Stated exercise: Lines containing the string "part" are to be counted. Write only how many there are.

Data shown:
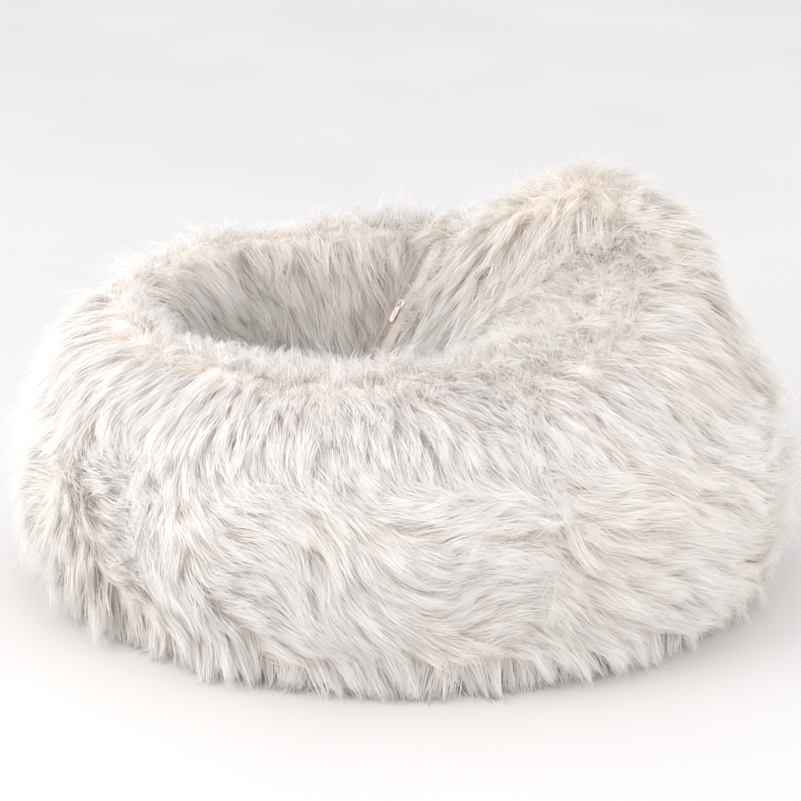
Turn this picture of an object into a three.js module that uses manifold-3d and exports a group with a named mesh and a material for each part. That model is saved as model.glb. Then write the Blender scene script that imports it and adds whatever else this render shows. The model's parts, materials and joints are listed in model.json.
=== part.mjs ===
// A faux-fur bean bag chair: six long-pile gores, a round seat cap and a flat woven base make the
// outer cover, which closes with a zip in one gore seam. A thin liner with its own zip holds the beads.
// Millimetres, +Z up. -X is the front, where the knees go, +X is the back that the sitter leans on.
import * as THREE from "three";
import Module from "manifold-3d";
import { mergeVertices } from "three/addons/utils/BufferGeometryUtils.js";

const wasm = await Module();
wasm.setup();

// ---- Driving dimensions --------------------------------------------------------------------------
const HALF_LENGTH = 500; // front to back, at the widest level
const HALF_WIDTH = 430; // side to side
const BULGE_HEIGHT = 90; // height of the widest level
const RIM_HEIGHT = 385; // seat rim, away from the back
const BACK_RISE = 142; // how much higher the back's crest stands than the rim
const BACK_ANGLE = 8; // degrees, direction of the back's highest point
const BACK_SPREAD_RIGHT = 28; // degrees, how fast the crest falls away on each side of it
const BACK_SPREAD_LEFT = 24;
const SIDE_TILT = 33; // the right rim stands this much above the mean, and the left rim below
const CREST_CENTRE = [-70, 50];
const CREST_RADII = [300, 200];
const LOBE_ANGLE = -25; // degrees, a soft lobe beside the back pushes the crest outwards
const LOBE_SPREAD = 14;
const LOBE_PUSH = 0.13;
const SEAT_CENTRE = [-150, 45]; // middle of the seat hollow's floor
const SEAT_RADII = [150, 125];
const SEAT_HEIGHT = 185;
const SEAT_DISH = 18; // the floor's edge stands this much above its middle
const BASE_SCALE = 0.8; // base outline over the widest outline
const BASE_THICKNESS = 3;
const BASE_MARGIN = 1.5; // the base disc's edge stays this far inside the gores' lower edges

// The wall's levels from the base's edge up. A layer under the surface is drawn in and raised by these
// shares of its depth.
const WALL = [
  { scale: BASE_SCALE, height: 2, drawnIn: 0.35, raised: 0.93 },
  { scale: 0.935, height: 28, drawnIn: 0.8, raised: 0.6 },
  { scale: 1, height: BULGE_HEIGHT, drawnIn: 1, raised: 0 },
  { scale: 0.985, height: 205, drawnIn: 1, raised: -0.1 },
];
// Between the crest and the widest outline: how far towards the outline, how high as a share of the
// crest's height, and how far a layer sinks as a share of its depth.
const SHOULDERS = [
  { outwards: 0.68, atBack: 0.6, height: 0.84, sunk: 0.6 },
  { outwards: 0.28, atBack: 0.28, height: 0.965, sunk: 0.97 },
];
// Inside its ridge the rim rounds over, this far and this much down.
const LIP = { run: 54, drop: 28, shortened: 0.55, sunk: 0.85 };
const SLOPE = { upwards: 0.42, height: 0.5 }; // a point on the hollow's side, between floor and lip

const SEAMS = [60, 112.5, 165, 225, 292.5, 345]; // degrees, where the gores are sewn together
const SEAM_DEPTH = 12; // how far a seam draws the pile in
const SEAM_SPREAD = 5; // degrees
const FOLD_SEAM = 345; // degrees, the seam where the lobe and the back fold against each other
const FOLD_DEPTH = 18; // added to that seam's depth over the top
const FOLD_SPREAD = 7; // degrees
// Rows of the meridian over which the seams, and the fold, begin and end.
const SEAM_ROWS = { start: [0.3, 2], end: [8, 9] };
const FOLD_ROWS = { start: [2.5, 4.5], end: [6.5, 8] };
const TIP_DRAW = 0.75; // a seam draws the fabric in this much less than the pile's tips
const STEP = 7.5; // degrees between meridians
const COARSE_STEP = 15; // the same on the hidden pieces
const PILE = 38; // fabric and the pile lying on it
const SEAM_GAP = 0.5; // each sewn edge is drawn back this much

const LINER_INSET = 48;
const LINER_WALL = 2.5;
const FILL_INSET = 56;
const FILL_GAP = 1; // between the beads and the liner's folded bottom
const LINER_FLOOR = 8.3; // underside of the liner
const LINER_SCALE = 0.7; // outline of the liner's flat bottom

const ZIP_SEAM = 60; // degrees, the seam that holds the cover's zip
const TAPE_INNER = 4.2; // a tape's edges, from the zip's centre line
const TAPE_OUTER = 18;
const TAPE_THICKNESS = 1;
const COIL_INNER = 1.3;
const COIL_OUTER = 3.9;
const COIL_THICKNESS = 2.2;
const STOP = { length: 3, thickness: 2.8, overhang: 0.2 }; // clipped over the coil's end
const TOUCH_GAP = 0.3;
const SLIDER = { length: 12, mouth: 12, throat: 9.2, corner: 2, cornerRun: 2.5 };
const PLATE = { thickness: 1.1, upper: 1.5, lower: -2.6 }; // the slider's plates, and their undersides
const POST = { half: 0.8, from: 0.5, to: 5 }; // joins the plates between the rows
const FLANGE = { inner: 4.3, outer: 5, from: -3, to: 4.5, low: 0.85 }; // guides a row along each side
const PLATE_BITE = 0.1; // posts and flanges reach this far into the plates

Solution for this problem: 2